** What you should do **
Each entry below is to be printed verbatim.

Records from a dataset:
'''

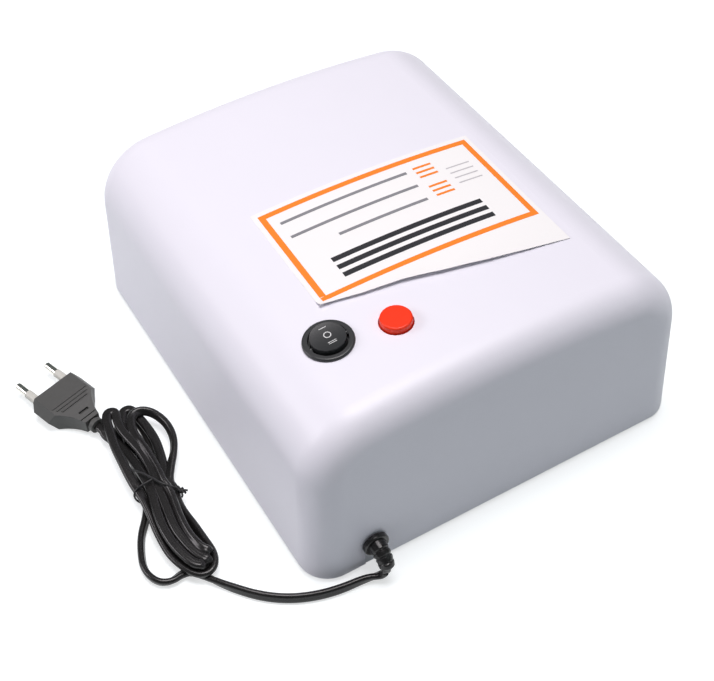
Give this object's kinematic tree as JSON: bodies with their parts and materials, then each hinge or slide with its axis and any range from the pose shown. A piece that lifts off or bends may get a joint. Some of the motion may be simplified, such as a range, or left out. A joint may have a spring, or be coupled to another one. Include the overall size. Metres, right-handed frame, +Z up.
{
  "type": "stamp exposure unit",
  "caption": "Table-top ultraviolet lamp box for exposing photopolymer stamps: arched casing, rocker switch, timer button, sliding tray, and a tied cord with a flat plug.",
  "frame": {"origin": "on the surface that the feet stand on, under the middle of the casing", "axes": "+Z up; the exposure opening and the tray look to -Y and the cord leaves the rear wall at +Y; +X is the side of the switch and the button"},
  "size_m": [0.276, 0.2488, 0.0988],
  "materials": {
    "casing_plastic": "satin white moulded plastic",
    "base_plastic": "matt white moulded plastic",
    "tray_plastic": "satin white moulded plastic",
    "foot_rubber": "soft black rubber",
    "screw_steel": "zinc plated steel",
    "reflector_metal": "polished aluminium sheet",
    "bulkhead_plastic": "matt white plastic",
    "lamp_glass": "fluorescent lamp glass, milky inside",
    "lamp_base_plastic": "white ceramic filled plastic",
    "socket_plastic": "black heat resistant plastic",
    "pin_brass": "plain brass",
    "clip_steel": "spring steel",
    "board_laminate": "brown paper laminate with a green mask",
    "choke_ferrite": "ferrite cores over wound wire",
    "film_plastic": "dipped red brown film capacitor",
    "transistor_plastic": "black epoxy",
    "resistor_enamel": "pale blue enamel",
    "can_sleeve": "dark shrink sleeve on aluminium cans",
    "relay_plastic": "blue relay case",
    "chip_plastic": "black epoxy",
    "fuse_glass": "glass tube",
    "terminal_plastic": "green screw terminal block",
    "wire_insulation": "coloured wire insulation",
    "switch_plastic": "satin black plastic",
    "rocker_plastic": "satin black plastic with white marks",
    "terminal_metal": "tinned brass blades",
    "button_plastic": "glossy red plastic",
    "guide_plastic": "grey white plastic",
    "tact_plastic": "black plastic and steel",
    "spring_steel": "spring wire",
    "label_paper": "coated paper with an orange frame",
    "cord_rubber": "soft black vinyl",
    "tie_wire": "black coated wire",
    "plug_rubber": "dark grey moulded vinyl",
    "plug_nickel": "nickel plated brass",
    "sleeve_plastic": "grey pin sleeves"
  },
  "bodies": {
    "housing": {"upper_casing": "casing_plastic", "base_plate": "base_plastic", "rubber_feet": "foot_rubber", "base_screws": "screw_steel", "reflector_hood": "reflector_metal", "reflector_screws": "screw_steel", "rear_bulkhead": "bulkhead_plastic", "bulkhead_screws": "screw_steel", "rear_reflector": "reflector_metal", "lamp_pins": "pin_brass", "lamp_clips": "clip_steel", "circuit_board": "board_laminate", "board_screws": "screw_steel", "ballast_chokes": "choke_ferrite", "film_capacitors": "film_plastic", "transistors": "transistor_plastic", "resistors": "resistor_enamel", "electrolytic_capacitors": "can_sleeve", "relay": "relay_plastic", "timer_chip": "chip_plastic", "mains_fuse": "fuse_glass", "fuse_clips": "clip_steel", "terminal_block": "terminal_plastic", "wiring": "wire_insulation", "switch_body": "switch_plastic", "switch_terminals": "terminal_metal", "button_guide": "guide_plastic", "button_board": "board_laminate", "tact_switch": "tact_plastic", "button_board_screws": "screw_steel", "button_spring": "spring_steel", "label_sticker": "label_paper", "cord_grommet": "cord_rubber", "strain_relief": "cord_rubber", "power_cord": "cord_rubber", "cord_hank": "cord_rubber", "twist_tie": "tie_wire", "plug_body": "plug_rubber", "plug_pins": "plug_nickel", "pin_sleeves": "sleeve_plastic", "lamp_tube_1": "lamp_glass", "lamp_base_1": "lamp_base_plastic", "lamp_socket_1": "socket_plastic", "lamp_tube_2": "lamp_glass", "lamp_base_2": "lamp_base_plastic", "lamp_socket_2": "socket_plastic", "lamp_tube_3": "lamp_glass", "lamp_base_3": "lamp_base_plastic", "lamp_socket_3": "socket_plastic", "lamp_tube_4": "lamp_glass", "lamp_base_4": "lamp_base_plastic", "lamp_socket_4": "socket_plastic"},
    "rocker": {"switch_rocker": "rocker_plastic"},
    "timer_button": {"button_cap": "button_plastic"},
    "tray": {"slide_tray": "tray_plastic", "tray_reflector": "reflector_metal"}
  },
  "joints": [
    {"name": "rocker_tilt", "type": "hinge", "parent": "housing", "child": "rocker", "pos_m": [0.0611, 0.0653, 0.09333], "axis": [0.9962, 0, -0.0873], "range_deg": [-12, 12]},
    {"name": "button_press", "type": "slide", "parent": "housing", "child": "timer_button", "axis": [-0.045, 0, -0.999], "range_m": [0, 0.002], "stiffness_N_per_m": 300, "springref_m": -0.002, "deforming": ["button_spring"]},
    {"name": "tray_slide", "type": "slide", "parent": "housing", "child": "tray", "axis": [0, -1, 0], "range_m": [0, 0.15]}
  ]
}
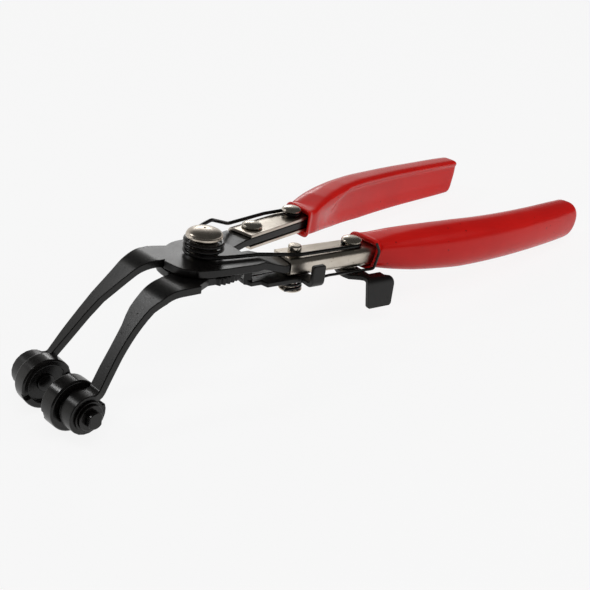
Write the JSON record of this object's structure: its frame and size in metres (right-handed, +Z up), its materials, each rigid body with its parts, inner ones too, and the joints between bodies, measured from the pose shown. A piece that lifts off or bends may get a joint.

'''

** Right answer **
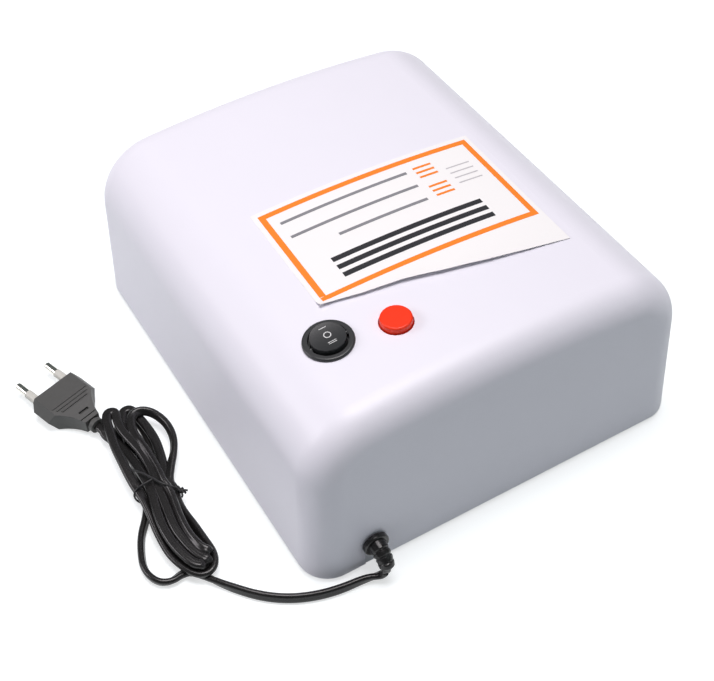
Give this object's kinematic tree as JSON: bodies with their parts and materials, then each hinge or slide with its axis and any range from the pose shown. A piece that lifts off or bends may get a joint. Some of the motion may be simplified, such as a range, or left out. A joint may have a spring, or be coupled to another one. Include the overall size. Metres, right-handed frame, +Z up.
{
  "type": "stamp exposure unit",
  "caption": "Table-top ultraviolet lamp box for exposing photopolymer stamps: arched casing, rocker switch, timer button, sliding tray, and a tied cord with a flat plug.",
  "frame": {"origin": "on the surface that the feet stand on, under the middle of the casing", "axes": "+Z up; the exposure opening and the tray look to -Y and the cord leaves the rear wall at +Y; +X is the side of the switch and the button"},
  "size_m": [0.276, 0.2488, 0.0988],
  "materials": {
    "casing_plastic": "satin white moulded plastic",
    "base_plastic": "matt white moulded plastic",
    "tray_plastic": "satin white moulded plastic",
    "foot_rubber": "soft black rubber",
    "screw_steel": "zinc plated steel",
    "reflector_metal": "polished aluminium sheet",
    "bulkhead_plastic": "matt white plastic",
    "lamp_glass": "fluorescent lamp glass, milky inside",
    "lamp_base_plastic": "white ceramic filled plastic",
    "socket_plastic": "black heat resistant plastic",
    "pin_brass": "plain brass",
    "clip_steel": "spring steel",
    "board_laminate": "brown paper laminate with a green mask",
    "choke_ferrite": "ferrite cores over wound wire",
    "film_plastic": "dipped red brown film capacitor",
    "transistor_plastic": "black epoxy",
    "resistor_enamel": "pale blue enamel",
    "can_sleeve": "dark shrink sleeve on aluminium cans",
    "relay_plastic": "blue relay case",
    "chip_plastic": "black epoxy",
    "fuse_glass": "glass tube",
    "terminal_plastic": "green screw terminal block",
    "wire_insulation": "coloured wire insulation",
    "switch_plastic": "satin black plastic",
    "rocker_plastic": "satin black plastic with white marks",
    "terminal_metal": "tinned brass blades",
    "button_plastic": "glossy red plastic",
    "guide_plastic": "grey white plastic",
    "tact_plastic": "black plastic and steel",
    "spring_steel": "spring wire",
    "label_paper": "coated paper with an orange frame",
    "cord_rubber": "soft black vinyl",
    "tie_wire": "black coated wire",
    "plug_rubber": "dark grey moulded vinyl",
    "plug_nickel": "nickel plated brass",
    "sleeve_plastic": "grey pin sleeves"
  },
  "bodies": {
    "housing": {"upper_casing": "casing_plastic", "base_plate": "base_plastic", "rubber_feet": "foot_rubber", "base_screws": "screw_steel", "reflector_hood": "reflector_metal", "reflector_screws": "screw_steel", "rear_bulkhead": "bulkhead_plastic", "bulkhead_screws": "screw_steel", "rear_reflector": "reflector_metal", "lamp_pins": "pin_brass", "lamp_clips": "clip_steel", "circuit_board": "board_laminate", "board_screws": "screw_steel", "ballast_chokes": "choke_ferrite", "film_capacitors": "film_plastic", "transistors": "transistor_plastic", "resistors": "resistor_enamel", "electrolytic_capacitors": "can_sleeve", "relay": "relay_plastic", "timer_chip": "chip_plastic", "mains_fuse": "fuse_glass", "fuse_clips": "clip_steel", "terminal_block": "terminal_plastic", "wiring": "wire_insulation", "switch_body": "switch_plastic", "switch_terminals": "terminal_metal", "button_guide": "guide_plastic", "button_board": "board_laminate", "tact_switch": "tact_plastic", "button_board_screws": "screw_steel", "button_spring": "spring_steel", "label_sticker": "label_paper", "cord_grommet": "cord_rubber", "strain_relief": "cord_rubber", "power_cord": "cord_rubber", "cord_hank": "cord_rubber", "twist_tie": "tie_wire", "plug_body": "plug_rubber", "plug_pins": "plug_nickel", "pin_sleeves": "sleeve_plastic", "lamp_tube_1": "lamp_glass", "lamp_base_1": "lamp_base_plastic", "lamp_socket_1": "socket_plastic", "lamp_tube_2": "lamp_glass", "lamp_base_2": "lamp_base_plastic", "lamp_socket_2": "socket_plastic", "lamp_tube_3": "lamp_glass", "lamp_base_3": "lamp_base_plastic", "lamp_socket_3": "socket_plastic", "lamp_tube_4": "lamp_glass", "lamp_base_4": "lamp_base_plastic", "lamp_socket_4": "socket_plastic"},
    "rocker": {"switch_rocker": "rocker_plastic"},
    "timer_button": {"button_cap": "button_plastic"},
    "tray": {"slide_tray": "tray_plastic", "tray_reflector": "reflector_metal"}
  },
  "joints": [
    {"name": "rocker_tilt", "type": "hinge", "parent": "housing", "child": "rocker", "pos_m": [0.0611, 0.0653, 0.09333], "axis": [0.9962, 0, -0.0873], "range_deg": [-12, 12]},
    {"name": "button_press", "type": "slide", "parent": "housing", "child": "timer_button", "axis": [-0.045, 0, -0.999], "range_m": [0, 0.002], "stiffness_N_per_m": 300, "springref_m": -0.002, "deforming": ["button_spring"]},
    {"name": "tray_slide", "type": "slide", "parent": "housing", "child": "tray", "axis": [0, -1, 0], "range_m": [0, 0.15]}
  ]
}
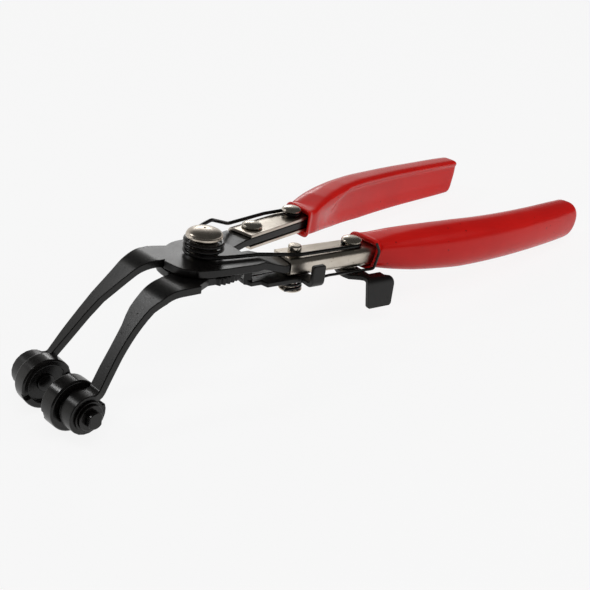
Write the JSON record of this object's structure: its frame and size in metres (right-handed, +Z up), its materials, each rigid body with its parts, inner ones too, and the joints between bodies, measured from the pose shown. A piece that lifts off or bends may get a joint.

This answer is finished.